What you need to do> Quote exactly the lines between the line containing "const leafRoom = join([stemRoom, ...Object.values(stalkRoom)]);" and the line containing "bpy.data.objects.remove(obj)", counting those two lines as part of the range. Leave the rest out.

Provided material>

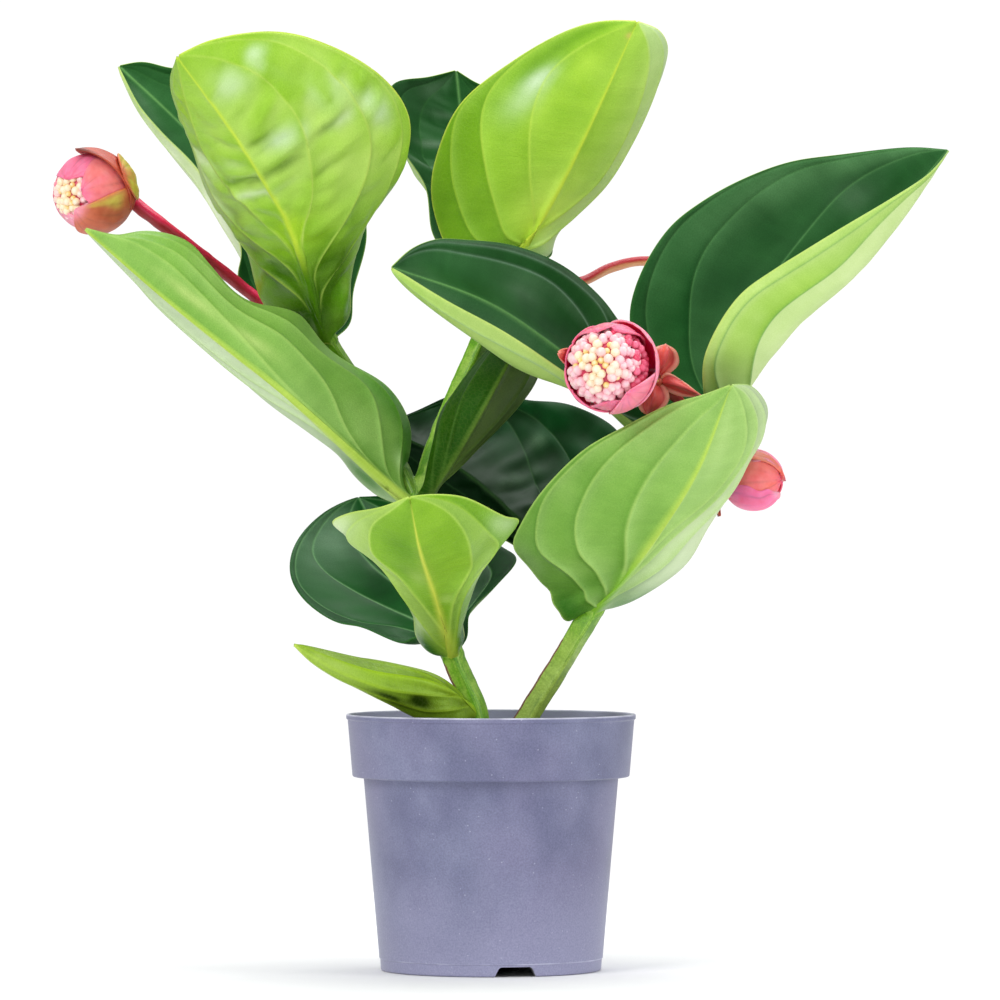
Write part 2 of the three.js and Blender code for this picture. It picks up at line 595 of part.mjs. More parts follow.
const STALKS = {
  left: {
    path: [[-70, 9, 262], [-81, 14, 268], [-95.5, 21, 277], [-112, 14, 290], [-125, 4, 300],
      [-138, -4, 310], [-147, -4, 317], footOf(LEFT_HEAD)],
    radii: [2.4, 2.4, 2.4, 2.5, 2.5, 2.6, 2.7, 2.8],
  },
  centre: {
    path: [[86, 5, 222], [82, -8, 229], [76, -20, 237], [68.5, -29, 243], [58.5, -34, 246.5],
      footOf(CENTRE_HEAD)],
    radii: [2.4, 2.3, 2.3, 2.4, 2.3, 2.5],
  },
  right: {
    path: [[12, 15, 294], [24, 32, 285.5], [38, 42, 286.5], [50.5, 48, 292.5], [64.5, 52, 295.5],
      [88.5, 54, 291.5], [100.5, 50, 274.5], [106.5, 40, 257.5], [103.5, 34, 243], [97.5, 32, 225],
      [93.5, 30, 211], footOf(RIGHT_HEAD)],
    radii: [2, 2, 2, 2, 2, 2, 2, 2, 2, 2, 2, 2.2],
  },
};

const stalkRod = ({ path, radii }, grow = 0) => rod(path, radii, STALK_SIDES, 0, 8, grow);

// ---------- assembly ----------

const group = new THREE.Group();

group.add(toMesh('pot', potSolid(), LOOK.pot));
group.add(toMesh('soil', soilSolid(), LOOK.soil));
group.add(toMesh('stem_left', leftStem, LOOK.stem));
group.add(toMesh('stem_right', rightStem, LOOK.stem));

// the room that the stalks take up, with a clear gap round it
const stalkRoom = {};
for (const [place, stalk] of Object.entries(STALKS)) {
  stalkRoom[place] = stalkRod(stalk, GAP);
  group.add(toMesh(`stalk_${place}`, largest(stalkRod(stalk).subtract(stemRoom)), LOOK.stalk));
}

const leafRoom = join([stemRoom, ...Object.values(stalkRoom)]);
for (const leaf of LEAVES) {
  group.add(toMesh(leaf.name, largest(leafSolid(leaf).subtract(leafRoom)), leaf.look));
}

const heads = [
  ['left', LEFT_HEAD, LEFT_BRACTS],
  ['centre', CENTRE_HEAD, CENTRE_BRACTS],
  ['right', RIGHT_HEAD, RIGHT_BRACTS],
];
for (const [place, head, bracts] of heads) {
  const cup = bractCup(head, bracts).subtract(stalkRoom[place]);
  group.add(toMesh(`bracts_${place}`, largest(cup), LOOK.bract));
}

const whorl = join([
  ball([68, -30.5, 243.5], 3.4),
  ...CENTRE_WHORL.map((bract) => leafSolid(bract, BRACT_ROWS, BRACT_COLUMNS, BRACT_MIDRIB_HEIGHT)),
]);
group.add(toMesh('whorl_centre', largest(whorl.subtract(stalkRoom.centre)), LOOK.bract));

group.add(toMesh('buds_left', budCluster(LEFT_HEAD, {
  coreRadius: 11, shift: 0.8, budRadius: 2, count: 20, openAngle: 56, seed: 11,
}), LOOK.bud));
group.add(toMesh('buds_centre', budCluster(CENTRE_HEAD, {
  coreRadius: 13, shift: 1.6, budRadius: 2.5, count: 44, openAngle: 90, seed: 23,
}), LOOK.bud));

export default group;
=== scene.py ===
"""Looks of the potted medinilla: leaves, stems, flower heads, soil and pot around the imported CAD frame."""
import math
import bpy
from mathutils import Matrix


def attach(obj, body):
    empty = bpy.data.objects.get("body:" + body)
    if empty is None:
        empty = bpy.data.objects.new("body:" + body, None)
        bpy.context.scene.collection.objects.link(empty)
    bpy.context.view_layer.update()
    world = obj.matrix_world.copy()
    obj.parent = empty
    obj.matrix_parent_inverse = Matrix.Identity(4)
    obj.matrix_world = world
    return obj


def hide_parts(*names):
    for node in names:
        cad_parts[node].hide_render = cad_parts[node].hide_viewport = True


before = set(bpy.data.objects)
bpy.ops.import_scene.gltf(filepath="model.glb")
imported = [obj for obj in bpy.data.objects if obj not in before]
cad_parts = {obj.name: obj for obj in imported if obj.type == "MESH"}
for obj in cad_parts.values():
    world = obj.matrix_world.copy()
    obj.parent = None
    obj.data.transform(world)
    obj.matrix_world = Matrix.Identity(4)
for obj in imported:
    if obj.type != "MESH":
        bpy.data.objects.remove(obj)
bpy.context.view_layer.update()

from types import SimpleNamespace

import bmesh
import bpy
import numpy as np
from mathutils import Vector

MM = 0.001

# ---------- driving dimensions, in millimetres, as in the CAD ----------

POT_HEIGHT = 106
RIM_RADIUS = 60
LIP_HEIGHT = 2.0
LIP_STEP = 0.6
LIP_FOOT = 2.4
BAND_HEIGHT = 26
BAND_FOOT = POT_HEIGHT - BAND_HEIGHT
BAND_FOOT_RADIUS = 57.4
BODY_TOP_RADIUS = 52.8
BODY_FOOT_RADIUS = 46.3
FOOT_STEP_HEIGHT = 5
FOOT_STEP = 0.6
STEP_RADIUS = BODY_FOOT_RADIUS - FOOT_STEP
FOOT_WALL = 4
POT_WALL = 1.3
FLOOR_UNDERSIDE = 4.6
FLOOR_TOP = 6.6
NOTCH_FOOT_WIDTH = 17.5
NOTCH_TOP_WIDTH = 13.7
NOTCH_HEIGHT = 4
NOTCH_ANGLES = (-77, 43, 163)
FOOT_LIGHT_HEIGHT = 45  # painted light: the pot is painted lighter up to this height, most at the foot
SOIL_TOP = 92
SOIL_CROWN = 3
BLADE_THICKNESS = 0.9
BRACT_THICKNESS = 0.8
FLOOR_RADIUS = 560
FLOOR_GAP = 0.15  # keeps the pot's foot clear of the floor

NODE_LOW_LEFT = (-16, -8, 131)
NODE_LEFT = (-31, -2, 193)
NODE_TOP_LEFT = (-68, 9, 261)
NODE_TOP = (10, 15, 296)
NODE_RIGHT = (42, 0, 149)
NODE_TOP_RIGHT = (88, 8, 220)

# ---------- small helpers ----------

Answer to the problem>
const leafRoom = join([stemRoom, ...Object.values(stalkRoom)]);
for (const leaf of LEAVES) {
  group.add(toMesh(leaf.name, largest(leafSolid(leaf).subtract(leafRoom)), leaf.look));
}

const heads = [
  ['left', LEFT_HEAD, LEFT_BRACTS],
  ['centre', CENTRE_HEAD, CENTRE_BRACTS],
  ['right', RIGHT_HEAD, RIGHT_BRACTS],
];
for (const [place, head, bracts] of heads) {
  const cup = bractCup(head, bracts).subtract(stalkRoom[place]);
  group.add(toMesh(`bracts_${place}`, largest(cup), LOOK.bract));
}

const whorl = join([
  ball([68, -30.5, 243.5], 3.4),
  ...CENTRE_WHORL.map((bract) => leafSolid(bract, BRACT_ROWS, BRACT_COLUMNS, BRACT_MIDRIB_HEIGHT)),
]);
group.add(toMesh('whorl_centre', largest(whorl.subtract(stalkRoom.centre)), LOOK.bract));

group.add(toMesh('buds_left', budCluster(LEFT_HEAD, {
  coreRadius: 11, shift: 0.8, budRadius: 2, count: 20, openAngle: 56, seed: 11,
}), LOOK.bud));
group.add(toMesh('buds_centre', budCluster(CENTRE_HEAD, {
  coreRadius: 13, shift: 1.6, budRadius: 2.5, count: 44, openAngle: 90, seed: 23,
}), LOOK.bud));

export default group;
=== scene.py ===
"""Looks of the potted medinilla: leaves, stems, flower heads, soil and pot around the imported CAD frame."""
import math
import bpy
from mathutils import Matrix


def attach(obj, body):
    empty = bpy.data.objects.get("body:" + body)
    if empty is None:
        empty = bpy.data.objects.new("body:" + body, None)
        bpy.context.scene.collection.objects.link(empty)
    bpy.context.view_layer.update()
    world = obj.matrix_world.copy()
    obj.parent = empty
    obj.matrix_parent_inverse = Matrix.Identity(4)
    obj.matrix_world = world
    return obj


def hide_parts(*names):
    for node in names:
        cad_parts[node].hide_render = cad_parts[node].hide_viewport = True


before = set(bpy.data.objects)
bpy.ops.import_scene.gltf(filepath="model.glb")
imported = [obj for obj in bpy.data.objects if obj not in before]
cad_parts = {obj.name: obj for obj in imported if obj.type == "MESH"}
for obj in cad_parts.values():
    world = obj.matrix_world.copy()
    obj.parent = None
    obj.data.transform(world)
    obj.matrix_world = Matrix.Identity(4)
for obj in imported:
    if obj.type != "MESH":
        bpy.data.objects.remove(obj)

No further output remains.